Он погиб на фронте, пропал без вести. Мама нам ничего не рассказывала. Совершенно случайно мне удалось прочесть пожелтевшие письма отца (разумеется, без ведома мамы — тайно, украдкой забрался в ее шкатулку). И вот из этих рассыпающихся писем я выяснил завязку маминой трагедии: она не была с отцом зарегистрирована. Не успели расписаться, война помешала. Письма отца... письма его полны обещаний и оправданий и смиренных ответов на ее жестокие упреки. Письма его полны любви. Но как жаль, что он не успел, легкомысленный наш отец, своевременно зарегистрировать свою любовь! Это была его непоправимая ошибка... и этого мама ему никогда не простила. Даже после его смерти не простила. Мы с братишкой родились без отца, и он тоже нас ни разу не видел, даже на карточках (мама принципиально отказывалась прислать ему фотографии близнецов). Так и погиб. И смерть его тоже не была зарегистрирована... пропал без вести. Все не как у людей. Серый юмор.
А я понял: для мамы самое страшное в гибели отца была вовсе не его гибель, а бесповоротная невозможность узаконить, зарегистрировать их отношения. Теперь уже все. Никто не распишет. Это было первое и самое великое унижение в маминой жизни. Второе — разочарование в нас. И, вероятно, кроме этого было множество мелких обид, оскорблений, душевных травм. Мама стала гордячкой и эгоисткой. Да, конечно, она отдала нам свои лучшие годы, свою молодость... И она вполне резонно требовала: верните свой долг! А мы не могли с ней ничем расплатиться. Близнецы оказались банкротами, вечными должниками.
— Не сомневаюсь, — сказала мама, — что Сашка попал в вытрезвитель.
— Он не пьет, — возразил я.
— Как же, рассказывай, — язвительно улыбнулась мама. — Сама видела, в прошлом году, на дне рождения Никиты, — как он стакан водки опрокинул... и не поморщился!
— Мама! — и я рассмеялся, потому что мамины слова показались мне до смешного несправедливыми. — Что ты говоришь? Да после того стакана он два дня болел.
— Вот видишь! А удержаться не мог... Нет, это точно, он в вытрезвителе.
— Из вытрезвителей выпускают утром, — сказал я, глядя на часы, — а сейчас уже вечер...
Стук в дверь. Мы встрепенулись — может, Сашка?
Люся отворила. Вбежала Надежда. Запыхавшаяся, потная, глаза сверкают.
— Ну, что? — закричала она. — Его нет? Не заходил? Чего вы молчите? Сашку никто не видел?

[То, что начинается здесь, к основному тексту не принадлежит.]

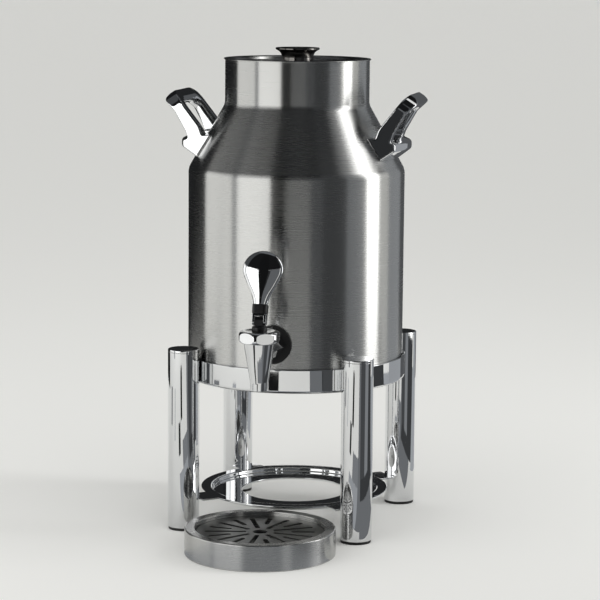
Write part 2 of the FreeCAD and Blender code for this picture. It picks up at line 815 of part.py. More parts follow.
def valve_stem():
    """Stem with a tail in the cup, a spring flange and a drilled block at the pivot."""
    flange_low = cup_low() + cup_height + slip_gap
    flange_top = flange_low + stem_flange_thickness
    tail = flange_low - stem_tail_length + slip_gap
    block_low = guide_low() + guide_height + soft_gap
    rod = turned([(0, tail), (stem_tail_r, tail), (stem_tail_r, flange_low), (stem_flange_r, flange_low),
                  (stem_flange_r, flange_top), (stem_r, flange_top), (stem_r, block_low + stem_r),
                  (0, block_low + stem_r)])
    rod = rod.translated(tap_point(spout_y, 0))
    half = stem_block_width / 2
    top = pivot_up + stem_block_r
    side = [(-stem_block_r, block_low), (stem_block_r, block_low), (stem_block_r, top, stem_block_r * full_round),
            (-stem_block_r, top, stem_block_r * full_round)]
    block = Part.Face(rounded_wire(side, in_yz)).extrude(FreeCAD.Vector(stem_block_width, 0, 0))
    block = block.translated(tap_point(spout_y, 0) - FreeCAD.Vector(half, 0, 0))
    pin_hole = cylinder(pivot_pin_r + running_gap, 2 * fork_width, tap_point(spout_y, pivot_up)
                        - FreeCAD.Vector(fork_width, 0, 0), FreeCAD.Vector(1, 0, 0))
    return one_solid(rod.fuse(block).cut(pin_hole))


def valve_spring():
    """Closing spring between the stem's flange and the bonnet: quarter-turn arcs along a helix."""
    low = cup_low() + cup_height + slip_gap + stem_flange_thickness + spring_wire_r + rest_gap
    web_low = chamber_top_up + bonnet_height - bonnet_dish_depth - bonnet_web
    rise = web_low - spring_wire_r - rest_gap - low
    steps = spring_turns * 8

    def on_helix(k):
        angle = 2 * math.pi * k / 8
        return FreeCAD.Vector(spring_r * math.cos(angle), spring_r * math.sin(angle), low + rise * k / steps)

    arcs = [Part.Arc(on_helix(k), on_helix(k + 1), on_helix(k + 2)).toShape() for k in range(0, steps, 2)]
    path = Part.Wire(arcs)
    along = arcs[0].tangentAt(arcs[0].FirstParameter)
    wire = Part.Wire(Part.Circle(on_helix(0), along, spring_wire_r).toShape())
    spring = path.makePipeShell([wire], True, False)
    turn = 2 * math.pi * spring_r
    pitch = rise / spring_turns
    gap = pitch * turn / math.hypot(turn, pitch) - 2 * spring_wire_r
    print("spring: least gap between turns %.2f mm" % gap)
    return spring.translated(tap_point(spout_y, 0))


def lever_placed(shape):
    """Lever piece, drawn upright about its pivot, leaned back and moved to the tap."""
    turn = FreeCAD.Rotation(FreeCAD.Vector(1, 0, 0), -lever_lean)
    return shape.transformed(FreeCAD.Placement(FreeCAD.Vector(0, spout_y, pivot_z), turn).toMatrix())


def bridge_low():
    """Underside of the fork's bridge above the pivot."""
    return stem_block_r + soft_gap


def collar_low():
    """Underside of the lever's collar above the pivot."""
    return bridge_low() + fork_bridge


def lever_fork():
    """Chromed fork that straddles the stem, with a stud for the paddle."""
    half = fork_width / 2
    side = [(-fork_ear_r, -fork_ear_r, fork_ear_r * full_round), (fork_ear_r, -fork_ear_r, fork_ear_r * full_round),
            (fork_depth / 2, collar_low()), (-fork_depth / 2, collar_low())]
    block = Part.Face(rounded_wire(side, in_yz)).extrude(FreeCAD.Vector(fork_width, 0, 0))
    block = block.translated(FreeCAD.Vector(-half, 0, 0))
    slot = Part.makeBox(fork_slot, 4 * fork_depth, bridge_low() + 3 * fork_ear_r,
                        FreeCAD.Vector(-fork_slot / 2, -2 * fork_depth, -3 * fork_ear_r))
    stud = cylinder(fork_stud_r, fork_stud_length, FreeCAD.Vector(0, 0, collar_low() - fork_stud_root))
    start = FreeCAD.Vector(-fork_width, 0, 0)
    hole = cylinder(pivot_pin_r + pin_slip, 2 * fork_width, start, FreeCAD.Vector(1, 0, 0))
    return lever_placed(one_solid(block.fuse(stud).cut(slot).cut(hole)))


def pivot_pin():
    """Pin through the fork and the stem's block."""
    return lever_placed(cylinder(pivot_pin_r, fork_width, FreeCAD.Vector(-fork_width / 2, 0, 0),
                                 FreeCAD.Vector(1, 0, 0)))


def lever_collar():
    """Black collar between the fork and the paddle."""
    a = collar_width / 2
    b = collar_depth / 2
    outline = [(-a, -b, collar_corner_r), (a, -b, collar_corner_r),
               (a, b, collar_corner_r), (-a, b, collar_corner_r)]
    collar = Part.Face(rounded_wire(outline, in_xy)).extrude(UP * collar_length)
    collar = collar.translated(UP * collar_low())
    return lever_placed(one_solid(collar.cut(cylinder(fork_stud_r + slip_gap, 2 * fork_stud_length, ORIGIN))))


def oval(up, half_width, half_depth):
    """Closed oval section across the lever."""
    if half_width >= half_depth:
        curve = Part.Ellipse(FreeCAD.Vector(0, 0, up), half_width, half_depth)
        return Part.Wire(curve.toShape())
    curve = Part.Ellipse(FreeCAD.Vector(0, half_depth, up), FreeCAD.Vector(-half_width, 0, up),
                         FreeCAD.Vector(0, 0, up))
    return Part.Wire(curve.toShape())


def tap_paddle():
    """Polished paddle: a narrow foot that swells to a rounded, lens-like blade."""
    low = collar_low() + collar_length
    widest = paddle_length - paddle_widest_down
    sections = []
    for k in range(6):
        share = k / 5
        ease = (1 - math.cos(math.pi * share)) / 2
        swell = paddle_foot_width + (paddle_width - paddle_foot_width) * (ease + paddle_flare * (share - ease))
        depth = paddle_foot_depth + (paddle_depth - paddle_foot_depth) * ease
        sections.append(oval(low + widest * share, swell / 2, depth / 2))
    for angle in (22, 42, 58, 71, 81, 87):
        rise = math.sin(math.radians(angle))
        reach = math.cos(math.radians(angle))
        sections.append(oval(low + widest + paddle_widest_down * rise, paddle_width / 2 * reach,
                             paddle_depth / 2 * reach))
    paddle = Part.makeLoft(sections, True, False)
    hole = cylinder(fork_stud_r + slip_gap, low + paddle_stud_depth, ORIGIN)
    return lever_placed(one_solid(paddle.cut(hole)))


# Drip tray

def grate_top():
    """Height of the grate's upper face."""
    return tray_height - grate_drop


def grate_seat_r():
    """Radius of the tray's inner wall, round the grate."""
    return tray_r - tray_rim_width


def tray_ledge_top():
    """Height of the ledge under the grate."""
    return grate_top() - grate_sheet - rest_gap


def tray_rim():
    """Brushed outside of the tray: skirt, flat rim and the ledge that carries the grate."""
    inner = grate_seat_r()
    ledge = tray_ledge_top()
    path = [(tray_r, 0), (tray_r, tray_height, tray_edge_r), (inner, tray_height, tray_edge_r),
            (inner, ledge, tray_seat_edge_r), (inner - tray_ledge, ledge)]
    return turned(sheet_corners(path, tray_sheet)).translated(FreeCAD.Vector(0, tray_y, 0))


def tray_pan():
    """Shallow pan for the drips, hung by its flange from the underside of the ledge."""
    inner = grate_seat_r()
    well = inner - tray_ledge
    flange = tray_ledge_top() - tray_sheet
    path = [(inner, flange), (well, flange, tray_edge_r), (well, tray_floor_up, tray_floor_r),
            (0, tray_floor_up)]
    return turned(sheet_corners(path, tray_sheet)).translated(FreeCAD.Vector(0, tray_y, 0))


def slot_prism(start, end, angle):
    """Round-ended slot cutter that runs outwards from the grate's middle."""
    half = grate_slot_width / 2
    round_r = half * full_round
    outline = [(start, -half, round_r), (end, -half, round_r), (end, half, round_r), (start, half, round_r)]
    prism = Part.Face(rounded_wire(outline, in_xy)).extrude(UP * grate_sheet)
    return prism.rotated(ORIGIN, UP, angle)


def drip_grate():
    """Grate with long and short radial slots in turn round a finger hole."""
    low = grate_top() - grate_sheet
    grate = cylinder(grate_seat_r() - grate_slip, grate_sheet)
    cutters = [cylinder(grate_hole_r, grate_sheet)]
    for k in range(grate_slot_count):
        angle = grate_turn + 360.0 / grate_slot_count * k
        if k % 2 == 0:
            cutters.append(slot_prism(grate_long_start, grate_long_end, angle))
        else:
            cutters.append(slot_prism(grate_short_start, grate_short_end, angle))
    grate = grate.cut(Part.makeCompound(cutters))
    return one_solid(grate).translated(FreeCAD.Vector(0, tray_y, low))


def all_nodes():
    """Every piece of the object by name: a solid, or a list of like solids."""
    nodes = {}
    for name, direction in zip(leg_names, leg_directions()):
        nodes["leg_" + name] = leg_tube(direction)
        nodes["leg_cap_" + name] = leg_cap(direction)
        nodes["foot_pad_" + name] = foot_pad(direction)
    makers = [support_band, band_screws, burner_plate, urn_shell, urn_base, handle_left, handle_right,
              handle_screws, handle_washers, lid_plate, lid_collar, lid_knob, knob_washer, knob_screw,
              tap_gasket, tap_body, tap_inner_washer, tap_lock_nut, tap_bonnet, stem_guide, seat_cup,
              valve_stem, valve_spring, lever_fork, pivot_pin, lever_collar, tap_paddle, tray_rim, tray_pan,
              drip_grate]
    for maker in makers:
        nodes[maker.__name__] = maker()
    return nodes


def as_shape(piece):
    """One shape of a piece, which may be a list of like solids."""
    return Part.makeCompound(piece) if isinstance(piece, list) else piece


def main():
    """Build every piece, centre the object over the origin and write one file per piece."""
    os.makedirs("parts", exist_ok=True)
    shapes = {name: as_shape(piece) for name, piece in all_nodes().items()}
    boxes = [shape.optimalBoundingBox(False, False) for shape in shapes.values()]
    middle_x = (min(b.XMin for b in boxes) + max(b.XMax for b in boxes)) / 2
    middle_y = (min(b.YMin for b in boxes) + max(b.YMax for b in boxes)) / 2
    print("urn axis after centring: x %.4f y %.4f" % (-middle_x, -middle_y))
    for name, shape in shapes.items():
        moved = shape.translated(FreeCAD.Vector(-middle_x, -middle_y, 0))
        if not moved.isValid() or moved.Volume <= 0:
            print("not a sound solid:", name)
        moved.exportStep("parts/" + name + ".step")


main()
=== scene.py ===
import bpy
import math
from mathutils import Matrix, Vector


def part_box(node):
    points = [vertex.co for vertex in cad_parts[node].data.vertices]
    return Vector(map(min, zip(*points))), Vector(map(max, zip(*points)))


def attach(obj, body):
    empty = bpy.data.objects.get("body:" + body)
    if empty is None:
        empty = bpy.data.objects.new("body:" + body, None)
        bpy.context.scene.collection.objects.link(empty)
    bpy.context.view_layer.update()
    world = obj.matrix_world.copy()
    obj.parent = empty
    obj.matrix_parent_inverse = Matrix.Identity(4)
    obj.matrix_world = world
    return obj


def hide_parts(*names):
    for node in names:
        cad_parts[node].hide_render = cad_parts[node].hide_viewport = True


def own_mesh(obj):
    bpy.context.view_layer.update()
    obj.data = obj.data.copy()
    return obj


bl_info = {
    "name": "Hot water urn",
    "version": (1, 0, 0),
    "blender": (4, 5, 0),
    "location": "View3D > Sidebar > Urn",
    "description": "Models the urn's visible pieces over its packed frame and sets up a plain studio",
    "category": "Object",
}

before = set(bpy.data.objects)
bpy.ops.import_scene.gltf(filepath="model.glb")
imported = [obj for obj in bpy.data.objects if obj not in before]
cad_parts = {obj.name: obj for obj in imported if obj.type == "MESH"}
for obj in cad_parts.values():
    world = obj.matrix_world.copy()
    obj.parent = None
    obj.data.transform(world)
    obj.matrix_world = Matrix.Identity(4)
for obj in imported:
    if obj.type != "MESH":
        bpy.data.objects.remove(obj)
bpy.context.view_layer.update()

MM = 0.001
SAME_PLACE = 0.002 * MM     # points nearer than this are one point
LEGS = ("front_left", "front_right", "back_right", "back_left")


def centre_of(node):
    """Point on the table under the middle of a frame node."""
    low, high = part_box(node)
    return Vector(((low.x + high.x) / 2, (low.y + high.y) / 2, 0))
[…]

«Сашка». Тридцать семь лет мужику — а все Сашка. Почему? Потому что графоман, неудачник. Был бы признанным поэтом — никто б не посмел назвать Сашкой.
Бабье.
Меня хоть Валентином зовут. Жена — Валюней. И за то спасибо. «Сашка пропал...» — да он давно уж пропал, если хотите знать! И пропал по вашей милости, прекрасные дамы. — Ну чего ты все суетишься? Сядь, — я придвинул ей стул. — Проходить не приглашаю, жилплощадь и так забита народом. Шучу.
Четверо в комнате — не продохнуть.
Люся вдруг засмеялась. Прикрыла рот ладошкой.